SET PROBLEM:
Would you print the material exactly, starting at its first line and ending at the line holding "const FOOT_LEAN = 0.16;"?

PROVIDED DATA:
--- --- ---
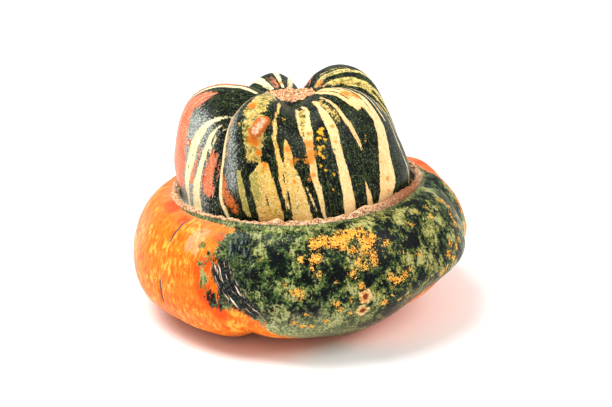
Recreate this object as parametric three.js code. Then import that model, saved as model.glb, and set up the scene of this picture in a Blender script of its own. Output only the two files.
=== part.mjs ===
// A small turban squash, standing on its stem end.
// One grown fruit and one closed body: a wide ribbed brim, a corky ring where the flower sat,
// and a cap of five bulging lobes above it with a corky scar sunk in its top.
// Millimetres, +Z up, +X to the right and -Y to the front; the origin is under the middle, on the table.
import * as THREE from 'three';
import { mergeVertices } from 'three/addons/utils/BufferGeometryUtils.js';

const { clamp, degToRad, euclideanModulo, lerp, smoothstep } = THREE.MathUtils;

// The outline over the crests of the lobes, as radius and height above the widest line of the brim.
// It runs from the middle of the top scar to the middle of the stem cut.
const OUTLINE = [
  [0, 59.2], [5, 59.5], [9.7, 59.9], [13, 60.5], [19, 61.8], [27, 62],
  [35, 58], [40.8, 50.5], [44, 41], [45, 33], [44.4, 27.5], [44.1, 24.8],
  [45.4, 25.2], [47, 26.5], [48.6, 25], [50.2, 24.7], [54.2, 23.6], [58.8, 19],
  [63, 11.5], [65.4, 2], [64.4, -5], [60.4, -11.7], [54, -17.4], [46, -21.4],
  [37, -23.6], [28, -24], [19.5, -22.4], [12.4, -20.4], [8.4, -23.2], [0, -23.2],
];
// Places along the outline, counted in its points
const SCAR_RIM = 2;
const CAP_FOOT = 11;
const CORK_RING = 13;
const WIDEST = 19;
const HOLLOW_START = 26;

// Height of the resting plane and the slopes of the fruit, in the same measure as the outline
const REST_Z = -23.2;
const RING_Z = 24.5;
const TILT_DEG = 3.3;
const LEAN = 0.058;
const CAP_LEAN = 0.06;
const FOOT_LEAN = 0.16;

// How deep the folds press in at each point of the outline: those of the cap, then those of the brim
const CAP_FOLD_DEPTH = [0, 0, 0.6, 3.2, 6, 7, 6.8, 6, 5, 3.4, 1.6, 0.2, ...Array(18).fill(0)];
const BRIM_FOLD_DEPTH = [
  ...Array(15).fill(0), 0.15, 0.7, 1, 1.1, 1.1, 1.1, 1.1, 1.1, 1.2, 1.2, 1, 0.5, 0, 0, 0,
];

// The folds of the cap in order around it, each opening the lobe that follows.
// foot and scar are the azimuths in degrees where it starts and ends; crest and shoulder swell the lobe.
const CAP_FOLDS = [
  { foot: 10, scar: 0, depth: 0.7, round: 1, crest: 3.6, shoulder: 2.4 },
  { foot: 76, scar: 80, depth: 1.8, round: 0.6, crest: 0.6, shoulder: -1 },
  { foot: 126, scar: 130, depth: 1, round: 0.6, crest: 2.2, shoulder: 0.8 },
  { foot: 227, scar: 200, depth: 1.6, round: 0.55, crest: 4.2, shoulder: 1 },
  { foot: 285, scar: 274, depth: 0.5, round: 1.6, crest: 3.2, shoulder: -2.4 },
];
const TWIST = 3;
// The scar sits off the middle of the cap
const SCAR_OFFSET = 1.5;

// The folds of the brim in order around it
const BRIM_FOLDS = [
  { foot: 12, depth: 2.1, round: 1 },
  { foot: 37, depth: 0.9, round: 1.5 },
  { foot: 64, depth: 0.9, round: 1.5 },
  { foot: 92, depth: 0.8, round: 1.5 },
  { foot: 126, depth: 0.9, round: 1.5 },
  { foot: 160, depth: 0.8, round: 1.5 },
  { foot: 190, depth: 0.6, round: 1.5 },
  { foot: 219, depth: 0.5, round: 1 },
  { foot: 252, depth: 2.5, round: 0.8 },
  { foot: 285, depth: 0.8, round: 1.2 },
  { foot: 317, depth: 0.6, round: 1.5 },
  { foot: 354, depth: 1.6, round: 1.2 },
];

// Parts of the brim that are fuller or flatter than the rest, between two places along the outline,
// and the knobs of the corky ring with their azimuth, reach and height
const UNEVEN = [
  { azimuth: 338, reach: 66, height: -4.2, from: 18.8, to: 25 },
  { azimuth: 266, reach: 26, height: -2.4, from: 21, to: 25.5 },
  { azimuth: 24, reach: 28, height: 0.6, from: 14, to: 19.5 },
];
const RING_KNOBS = [[261, 5, 0.7], [303, 8, 1], [196, 5, 0.8], [328, 40, 1.8], [30, 7, 0.9], [95, 6, 0.8], [150, 5, 0.9]];

// Grid of the surface
const COLUMN_STEP = 4.6;
const FOLD_SIDE_STEP = 1.4;
const ROWS_PER_SPAN = [1, 1, 2, 2, 2, 2, 2, 2, 2, 2, 2, 2, 2, 2, 2, 2, 2, 2, 2, 2, 2, 2, 2, 2, 2, 2, 1, 1, 1];

const spline = new THREE.SplineCurve(OUTLINE.map(([r, z]) => new THREE.Vector2(r, z)));
const spans = OUTLINE.length - 1;

function along(values, at) {
  const curve = new THREE.SplineCurve(values.map((v) => new THREE.Vector2(v, 0)));
  return curve.getPoint(at / spans).x;
}

// Where an azimuth lies between two folds: share across the lobe, and the folds on either side
function place(azimuth, folds) {
  let k = folds.length - 1;
  folds.forEach((fold, i) => { if (euclideanModulo(azimuth, 360) >= fold.foot) k = i; });
  const from = folds[k];
  const to = folds[(k + 1) % folds.length];
  const width = euclideanModulo(to.foot - from.foot, 360);
  return { share: euclideanModulo(azimuth - from.foot, 360) / width, from, to };
}

// A value that belongs to the folds, held near each and meeting halfway across the lobe
function between(key, { share, from, to }) {
  const near = share < 0.5 ? from[key] : to[key];
  return lerp(near, (from[key] + to[key]) / 2, 2 * Math.min(share, 1 - share));
}

// How far a fold presses in: nothing on the crest, all of it in the bottom of the fold
const press = (p) => between('depth', p) * (1 - Math.sin(Math.PI * p.share) ** between('round', p));

const window = (at, a, b, c, d) => smoothstep(at, a, b) * (1 - smoothstep(at, c, d));

function swelling(azimuth, centre, reach) {
  const off = euclideanModulo(azimuth - centre + 180, 360) - 180;
  return Math.cos(Math.PI / 2 * clamp(off / reach, -1, 1)) ** 2;
}

// The folds of the cap curl sideways as they near the scar
function curl(foot, at) {
  const { share, from, to } = place(foot, CAP_FOLDS);
  const turn = lerp(from.scar - from.foot, to.scar - to.foot, share);
  return turn * clamp((CAP_FOOT - at) / (CAP_FOOT - SCAR_RIM), 0, 1) ** TWIST;
}

function surfacePoint(foot, at) {
  const { x: radius, y: height } = spline.getPoint(at / spans);
  const slope = spline.getTangent(at / spans);
  const lobe = place(foot, CAP_FOLDS);
  const bulge = Math.sin(Math.PI * lobe.share);
  let out = -along(CAP_FOLD_DEPTH, at) * press(lobe);
  out += lobe.from.crest * bulge * window(at, 2, 4, 5.5, 7.5);
  out += lobe.from.shoulder * bulge * window(at, 4.5, 6.5, 8, 10);
  out -= along(BRIM_FOLD_DEPTH, at) * press(place(foot, BRIM_FOLDS));
  for (const { azimuth, reach, height: rise, from, to } of UNEVEN) {
    out += rise * swelling(foot, azimuth, reach) * window(at, from, from + 2.1, to - 2.4, to);
  }
  for (const [azimuth, reach, knob] of RING_KNOBS) {
    out += knob * swelling(foot, azimuth, reach) * window(at, CORK_RING - 1, CORK_RING, CORK_RING, CORK_RING + 1);
  }
  const r = Math.max(0, radius - slope.y * out);
  const z = height + slope.x * out;
  const azimuth = degToRad(foot + curl(foot, at));
  const lean = LEAN * z + CAP_LEAN * Math.max(z - RING_Z, 0) - FOOT_LEAN * Math.min(z, 0);
  const x = r * Math.cos(azimuth) - lean + SCAR_OFFSET * (1 - smoothstep(at, SCAR_RIM, SCAR_RIM + 4));
  const levelled = 1 - smoothstep(at, WIDEST, HOLLOW_START - 1);
  const tilted = z + x * Math.tan(degToRad(TILT_DEG)) * levelled;
  return new THREE.Vector3(x, r * Math.sin(azimuth), Math.max(tilted, REST_Z) - REST_Z);
}

// Columns follow every fold, with one close on either side of each fold of the cap
function columnAzimuths() {
  const feet = new Set([...CAP_FOLDS, ...BRIM_FOLDS].map((fold) => fold.foot));
  for (const { foot } of CAP_FOLDS) {
    feet.add(euclideanModulo(foot - FOLD_SIDE_STEP, 360));
    feet.add(euclideanModulo(foot + FOLD_SIDE_STEP, 360));
  }
  const fixed = [...feet].sort((a, b) => a - b);
  return fixed.flatMap((start, i) => {
    const gap = euclideanModulo(fixed[(i + 1) % fixed.length] - start, 360);
    const count = Math.ceil(gap / COLUMN_STEP);
    return Array.from({ length: count }, (_, step) => start + gap * step / count);
  });
}

// Rows climb from the stem cut to the scar
function rowPlaces() {
  const rows = ROWS_PER_SPAN.flatMap((n, span) => Array.from({ length: n }, (_, i) => span + i / n));
  return [...rows, spans].reverse();
}

function buildFruit() {
  const columns = columnAzimuths();
  const rows = rowPlaces();
  const turned = new THREE.LatheGeometry(rows.map((at) => spline.getPoint(at / spans)), columns.length);
  const position = turned.getAttribute('position');
  for (let i = 0; i <= columns.length; i += 1) {
    rows.forEach((at, j) => {
      const { x, y, z } = surfacePoint(columns[i % columns.length], at);
      position.setXYZ(i * rows.length + j, x, y, z);
    });
  }
  for (const name of ['uv', 'normal']) turned.deleteAttribute(name);
  const body = mergeVertices(turned, 1e-4);
  body.computeBoundingBox();
  const middle = body.boundingBox.getCenter(new THREE.Vector3());
  body.translate(-middle.x, -middle.y, 0);
  body.computeVertexNormals();
  return body;
}

const skin = new THREE.MeshStandardMaterial({ color: 0x5a6a35, roughness: 0.45, metalness: 0 });
const fruit = new THREE.Mesh(buildFruit(), skin);
fruit.name = 'fruit';

const squash = new THREE.Group();
squash.name = 'turban_squash';
squash.add(fruit);

export default squash;
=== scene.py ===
from math import cos, pi, radians, sin, tan

import bpy
import numpy as np
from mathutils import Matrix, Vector, noise


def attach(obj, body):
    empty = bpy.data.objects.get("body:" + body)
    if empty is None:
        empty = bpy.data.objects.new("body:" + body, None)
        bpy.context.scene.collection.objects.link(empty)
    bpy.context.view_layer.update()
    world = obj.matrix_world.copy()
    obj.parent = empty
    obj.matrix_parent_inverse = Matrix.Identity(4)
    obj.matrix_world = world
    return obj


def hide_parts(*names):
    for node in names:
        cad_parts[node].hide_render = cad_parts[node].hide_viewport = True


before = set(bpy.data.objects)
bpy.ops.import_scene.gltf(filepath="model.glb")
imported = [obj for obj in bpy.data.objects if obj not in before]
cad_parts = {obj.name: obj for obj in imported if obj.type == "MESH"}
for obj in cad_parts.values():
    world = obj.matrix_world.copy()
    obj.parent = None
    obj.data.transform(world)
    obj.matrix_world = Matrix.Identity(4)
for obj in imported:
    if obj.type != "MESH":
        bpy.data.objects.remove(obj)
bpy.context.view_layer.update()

# The body of the fruit
# A turban squash is one grown fruit: a wide ribbed brim, a corky ring where the flower sat, and a cap of
# five lobes above it. Its skin is one outline turned round, pressed in along the folds of cap and brim,
# and curled sideways where the folds of the cap reach the scar. Every size here is in millimetres.

# The outline over the crests of the lobes, as radius and height above the widest line of the brim. A
# place along it is counted in its points, from the middle of the scar to the middle of the stem cut.
OUTLINE = [
    (0, 59.2), (5, 59.5), (9.7, 59.9), (13, 60.5), (19, 61.8), (27, 62),
    (35, 58), (40.8, 50.5), (44, 41), (45, 33), (44.4, 27.5), (44.1, 24.8),
    (45.4, 25.2), (47, 26.5), (48.6, 25), (50.2, 24.7), (54.2, 23.6), (58.8, 19),
    (63, 11.5), (65.4, 2), (64.4, -5), (60.4, -11.7), (54, -17.4), (46, -21.4),
    (37, -23.6), (28, -24), (19.5, -22.4), (12.4, -20.4), (8.4, -23.2), (0, -23.2),
]
END = len(OUTLINE) - 1
SCAR_RIM = 2
CAP_FOOT = 11
CORK_RING = 13
WIDEST = 19
HOLLOW_START = 26
# Heights of the resting plane and the ring, the slopes of the fruit, and the curl of the folds
REST_Z = -23.2
RING_Z = 24.5
TILT = radians(3.3)
LEAN = 0.058
CAP_LEAN = 0.06
FOOT_LEAN = 0.16
SCAR_OFFSET = 1.5
TWIST = 3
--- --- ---
EXERCISE RESPONSE:
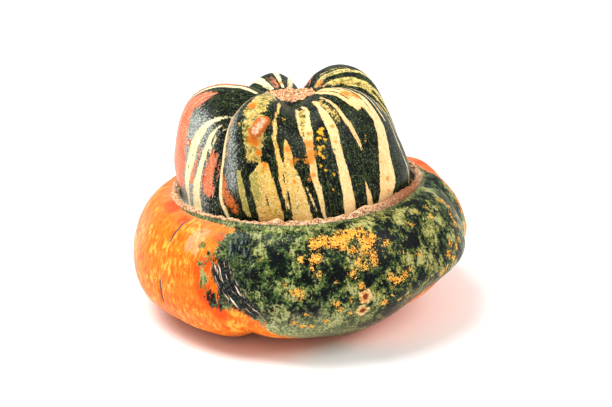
Recreate this object as parametric three.js code. Then import that model, saved as model.glb, and set up the scene of this picture in a Blender script of its own. Output only the two files.
=== part.mjs ===
// A small turban squash, standing on its stem end.
// One grown fruit and one closed body: a wide ribbed brim, a corky ring where the flower sat,
// and a cap of five bulging lobes above it with a corky scar sunk in its top.
// Millimetres, +Z up, +X to the right and -Y to the front; the origin is under the middle, on the table.
import * as THREE from 'three';
import { mergeVertices } from 'three/addons/utils/BufferGeometryUtils.js';

const { clamp, degToRad, euclideanModulo, lerp, smoothstep } = THREE.MathUtils;

// The outline over the crests of the lobes, as radius and height above the widest line of the brim.
// It runs from the middle of the top scar to the middle of the stem cut.
const OUTLINE = [
  [0, 59.2], [5, 59.5], [9.7, 59.9], [13, 60.5], [19, 61.8], [27, 62],
  [35, 58], [40.8, 50.5], [44, 41], [45, 33], [44.4, 27.5], [44.1, 24.8],
  [45.4, 25.2], [47, 26.5], [48.6, 25], [50.2, 24.7], [54.2, 23.6], [58.8, 19],
  [63, 11.5], [65.4, 2], [64.4, -5], [60.4, -11.7], [54, -17.4], [46, -21.4],
  [37, -23.6], [28, -24], [19.5, -22.4], [12.4, -20.4], [8.4, -23.2], [0, -23.2],
];
// Places along the outline, counted in its points
const SCAR_RIM = 2;
const CAP_FOOT = 11;
const CORK_RING = 13;
const WIDEST = 19;
const HOLLOW_START = 26;

// Height of the resting plane and the slopes of the fruit, in the same measure as the outline
const REST_Z = -23.2;
const RING_Z = 24.5;
const TILT_DEG = 3.3;
const LEAN = 0.058;
const CAP_LEAN = 0.06;
const FOOT_LEAN = 0.16;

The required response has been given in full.